Enfin, l'ARCEP a adopté le 8 mars 2007 une charte de déontologie qui s'applique aux membres du collège . Non seulement elle rappelle les principes déontologiques s'appliquant à tout agent public (respect du secret professionnel, obligation de discrétion, devoir de réserve, interdiction de prise illégale d'intérêts...), mais elle précise aussi les dispositions déontologiques spécifiques applicables aux membres de l'ARCEP, pendant la durée de leur mandat, qui est non renouvelable et non révocable, mais aussi après la cessation de leurs fonctions.
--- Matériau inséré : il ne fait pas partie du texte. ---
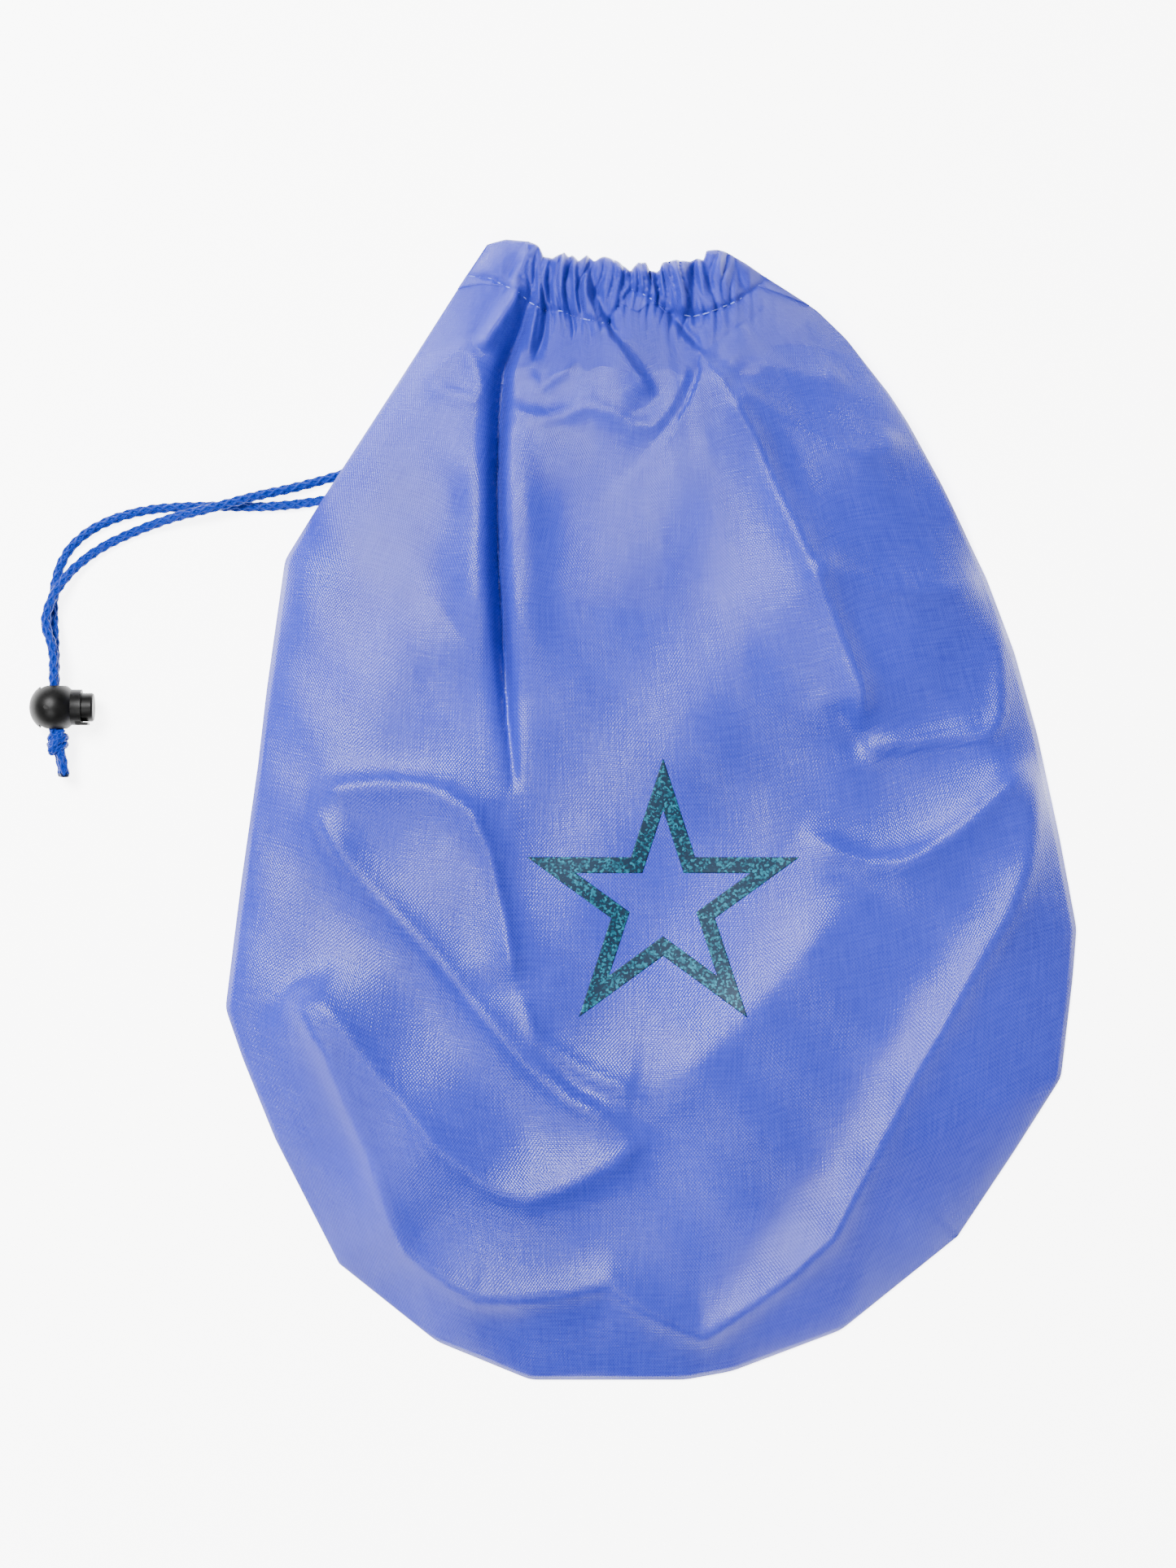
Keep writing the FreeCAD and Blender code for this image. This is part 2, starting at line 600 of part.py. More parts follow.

Ces interdictions et incompatibilités visent à asseoir l'indépendance des membres du collège, à l'égard tant des pouvoirs publics que des acteurs économiques et sociaux. Notamment, l'obligation faite aux anciens membres de l'ARCEP de recueillir l'avis de la commission de déontologie s'ils souhaitent exercer une activité dans le secteur privé, alors qu'ils ont quitté l'ARCEP depuis moins de cinq ans, vise à éviter l'ambiguïté qu'avait pu faire naître dans les esprits la trajectoire suivie par certains membres du collège après leur départ de l'ARCEP.

* 24 Les deux recours non rejetés ont donné lieu à un désistement et à un arrêt d'annulation pour vice de forme, mais confirmant la décision de l'ARCEP au fond. Enfin, si une décision de mesures conservatoires a été annulée par la Cour qui a ensuite confirmé la décision au fond de l'Autorité, cet arrêt a été cassé par la Cour de cassation dernièrement et l'affaire doit être rejugée.

* 25 Il s'agit essentiellement des recours relatifs au service universel, où de nombreux contentieux en cascade liés à une première annulation en 2002 sont encore en cours d'examen. Les autres affaires ont donné lieu à désistement pour l'une d'elles, après expertise diligentée par le Conseil, ou à annulation pour trois autres (notamment en matière de dégroupage, mais sans effet rétroactif).

* 26 Voir notamment Arrêts Didier du 3 décembre 1999 et Société Habib Bank du 20 octobre 2000.